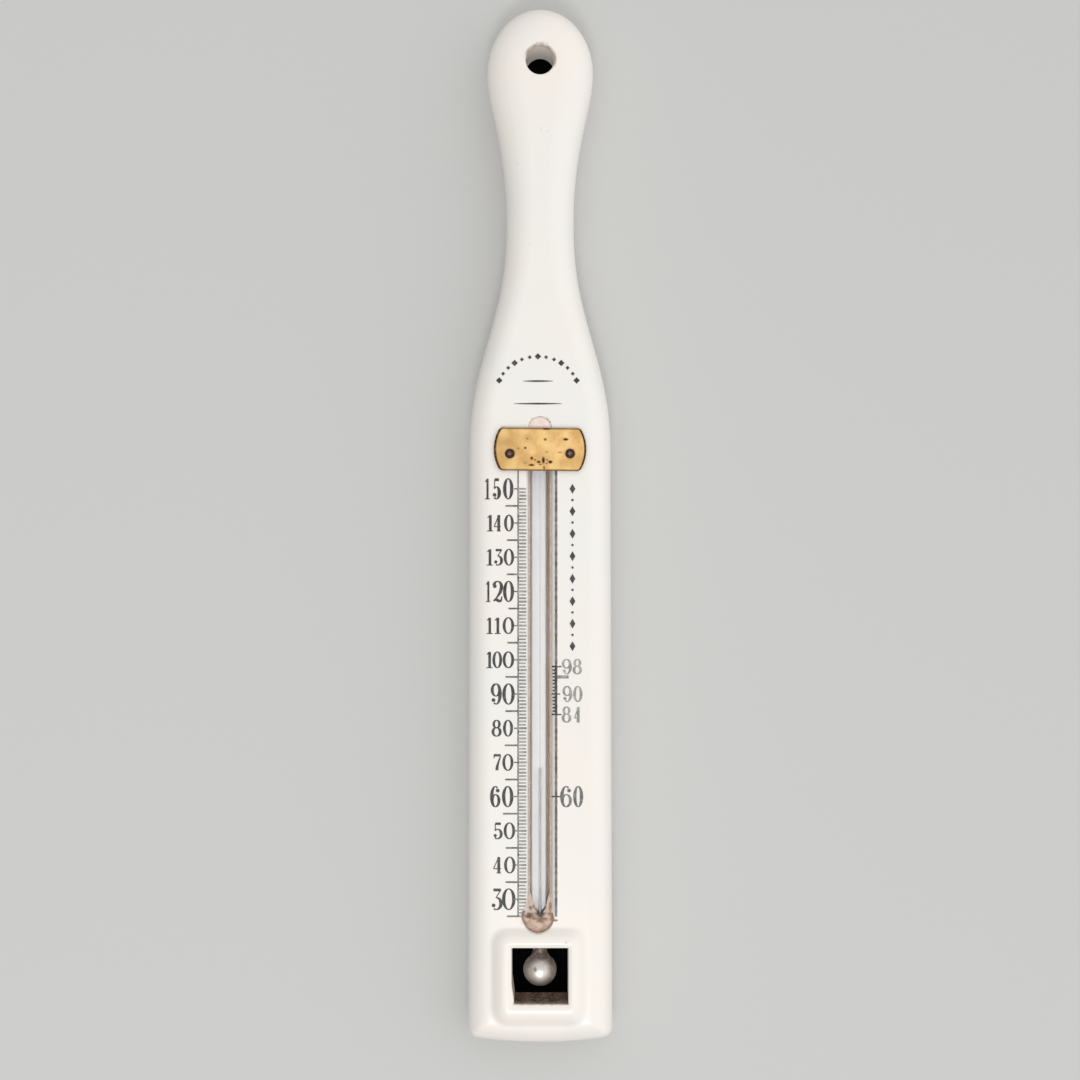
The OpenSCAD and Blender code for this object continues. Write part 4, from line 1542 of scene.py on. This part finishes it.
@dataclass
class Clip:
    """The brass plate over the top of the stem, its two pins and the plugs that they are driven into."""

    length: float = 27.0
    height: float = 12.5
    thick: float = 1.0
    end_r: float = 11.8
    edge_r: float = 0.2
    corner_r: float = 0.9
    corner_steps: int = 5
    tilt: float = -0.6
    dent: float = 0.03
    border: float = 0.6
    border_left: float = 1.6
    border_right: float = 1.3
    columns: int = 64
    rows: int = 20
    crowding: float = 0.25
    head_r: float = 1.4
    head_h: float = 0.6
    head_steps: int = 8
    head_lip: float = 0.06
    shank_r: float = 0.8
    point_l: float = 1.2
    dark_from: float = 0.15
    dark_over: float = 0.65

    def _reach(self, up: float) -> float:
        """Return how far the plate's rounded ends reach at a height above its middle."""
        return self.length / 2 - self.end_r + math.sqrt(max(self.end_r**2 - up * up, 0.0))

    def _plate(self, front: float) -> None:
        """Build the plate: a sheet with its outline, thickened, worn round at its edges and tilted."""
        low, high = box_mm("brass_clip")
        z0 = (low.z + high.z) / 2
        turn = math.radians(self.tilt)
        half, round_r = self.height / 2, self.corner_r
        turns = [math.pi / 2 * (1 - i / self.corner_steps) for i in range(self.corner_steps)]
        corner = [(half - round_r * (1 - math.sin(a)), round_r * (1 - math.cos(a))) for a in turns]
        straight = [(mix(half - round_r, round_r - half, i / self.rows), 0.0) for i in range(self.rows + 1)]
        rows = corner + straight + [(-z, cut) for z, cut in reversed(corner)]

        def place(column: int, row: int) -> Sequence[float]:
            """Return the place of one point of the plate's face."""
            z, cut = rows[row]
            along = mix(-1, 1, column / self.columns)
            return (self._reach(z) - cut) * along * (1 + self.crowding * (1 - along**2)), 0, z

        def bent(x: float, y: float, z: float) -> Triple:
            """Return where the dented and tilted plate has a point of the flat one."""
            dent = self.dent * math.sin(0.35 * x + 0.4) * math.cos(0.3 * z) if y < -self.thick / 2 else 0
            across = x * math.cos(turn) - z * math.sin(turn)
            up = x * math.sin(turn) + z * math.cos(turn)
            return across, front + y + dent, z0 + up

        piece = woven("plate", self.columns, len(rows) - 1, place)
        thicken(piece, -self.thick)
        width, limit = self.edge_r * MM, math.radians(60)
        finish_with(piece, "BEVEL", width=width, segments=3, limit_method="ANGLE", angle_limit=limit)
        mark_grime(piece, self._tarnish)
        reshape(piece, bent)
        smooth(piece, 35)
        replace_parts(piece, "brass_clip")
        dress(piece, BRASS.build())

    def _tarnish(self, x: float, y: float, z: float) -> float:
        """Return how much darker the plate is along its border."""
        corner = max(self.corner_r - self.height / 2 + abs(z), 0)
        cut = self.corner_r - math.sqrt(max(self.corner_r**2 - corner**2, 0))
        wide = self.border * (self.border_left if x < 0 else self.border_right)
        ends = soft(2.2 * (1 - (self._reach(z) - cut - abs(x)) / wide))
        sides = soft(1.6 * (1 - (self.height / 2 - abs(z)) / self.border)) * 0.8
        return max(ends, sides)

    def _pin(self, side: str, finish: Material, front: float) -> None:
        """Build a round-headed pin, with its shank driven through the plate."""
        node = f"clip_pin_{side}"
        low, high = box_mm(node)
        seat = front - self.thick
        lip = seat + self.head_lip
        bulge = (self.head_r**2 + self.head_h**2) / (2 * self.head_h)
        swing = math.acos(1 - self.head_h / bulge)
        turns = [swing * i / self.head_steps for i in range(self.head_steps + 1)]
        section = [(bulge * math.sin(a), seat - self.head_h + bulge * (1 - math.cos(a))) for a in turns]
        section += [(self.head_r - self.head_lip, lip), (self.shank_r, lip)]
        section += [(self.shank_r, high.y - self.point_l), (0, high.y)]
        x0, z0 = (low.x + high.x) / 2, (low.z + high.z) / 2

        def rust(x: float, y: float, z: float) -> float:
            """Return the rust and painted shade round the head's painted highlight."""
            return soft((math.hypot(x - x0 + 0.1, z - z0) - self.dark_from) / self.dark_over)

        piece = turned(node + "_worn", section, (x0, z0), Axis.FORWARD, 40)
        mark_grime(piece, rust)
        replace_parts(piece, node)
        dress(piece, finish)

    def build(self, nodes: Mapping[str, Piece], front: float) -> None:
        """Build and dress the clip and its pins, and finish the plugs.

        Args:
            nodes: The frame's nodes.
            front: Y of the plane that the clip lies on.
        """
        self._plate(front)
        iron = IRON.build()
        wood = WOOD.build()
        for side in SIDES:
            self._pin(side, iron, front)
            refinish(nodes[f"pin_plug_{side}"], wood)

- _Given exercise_
Return every line from the one holding "replace_parts(piece, node)" through the end of the data, exactly as it appears, with both ends kept and nothing else.

- _Final result_
        replace_parts(piece, node)
        dress(piece, finish)

    def build(self, nodes: Mapping[str, Piece], front: float) -> None:
        """Build and dress the clip and its pins, and finish the plugs.

        Args:
            nodes: The frame's nodes.
            front: Y of the plane that the clip lies on.
        """
        self._plate(front)
        iron = IRON.build()
        wood = WOOD.build()
        for side in SIDES:
            self._pin(side, iron, front)
            refinish(nodes[f"pin_plug_{side}"], wood)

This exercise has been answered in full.